But not sure report to who in kernel community.
So used RIP: "xfs_dquot_alloc" key word to bisect between v6.2 and v5.11.
I know there is BUG also but with some other RIP info.
Related commit:
29837019d5ebb80a5f180af3107a0645c731a770
Merge tag 'io_uring-5.19-2022-07-08' of git://git.kernel.dk/linux-block
This might not be the right point of suspicion.

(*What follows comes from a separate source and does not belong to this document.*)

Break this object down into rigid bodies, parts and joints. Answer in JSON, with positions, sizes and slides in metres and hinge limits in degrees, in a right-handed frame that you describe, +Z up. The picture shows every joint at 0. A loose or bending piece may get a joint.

Could you help to take a look or add the correct developer for this issue?
Thanks a lot!
---
If you don't need an environment to reproduce the problem or if you already
have one, please ignore the following information.
How to reproduce:
git clone https://gitlab.com/xupengfe/repro_vm_env.git
cd repro_vm_env
tar -xvf repro_vm_env.tar.gz
cd repro_vm_env; ./start3.sh // it needs qemu-system-x86_64 and I used v7.1.0
// start3.sh will load bzImage_2241ab53cbb5cdb08a6b2d4688feb13971058f65 v6.2-rc5 kernel
// You could change the bzImage_xxx as you want
In vm and login with root, there is no password for root.
After login vm successfully, you could transfer reproduced binary to the VM by below way, and reproduce the problem:
gcc -pthread -o repro repro.c
scp -P 10023 repro root@localhost:/root/
Get the bzImage for target kernel:
Please use target kconfig and copy it to kernel_src/.config
make olddefconfig
make -jx bzImage //x should equal or less than cpu num your pc has
Fill the bzImage file into above start3.sh to load the target kernel vm.
Tips:
If you already have qemu-system-x86_64, please ignore below info.
If you want to install qemu v7.1.0 version:
git clone https://github.com/qemu/qemu.git
cd qemu
git checkout -f v7.1.0
mkdir build
cd build
yum install -y ninja-build.x86_64
../configure --target-list=x86_64-softmmu --enable-kvm --enable-vnc --enable-gtk --enable-sdl
make
make install
Thanks!
BR.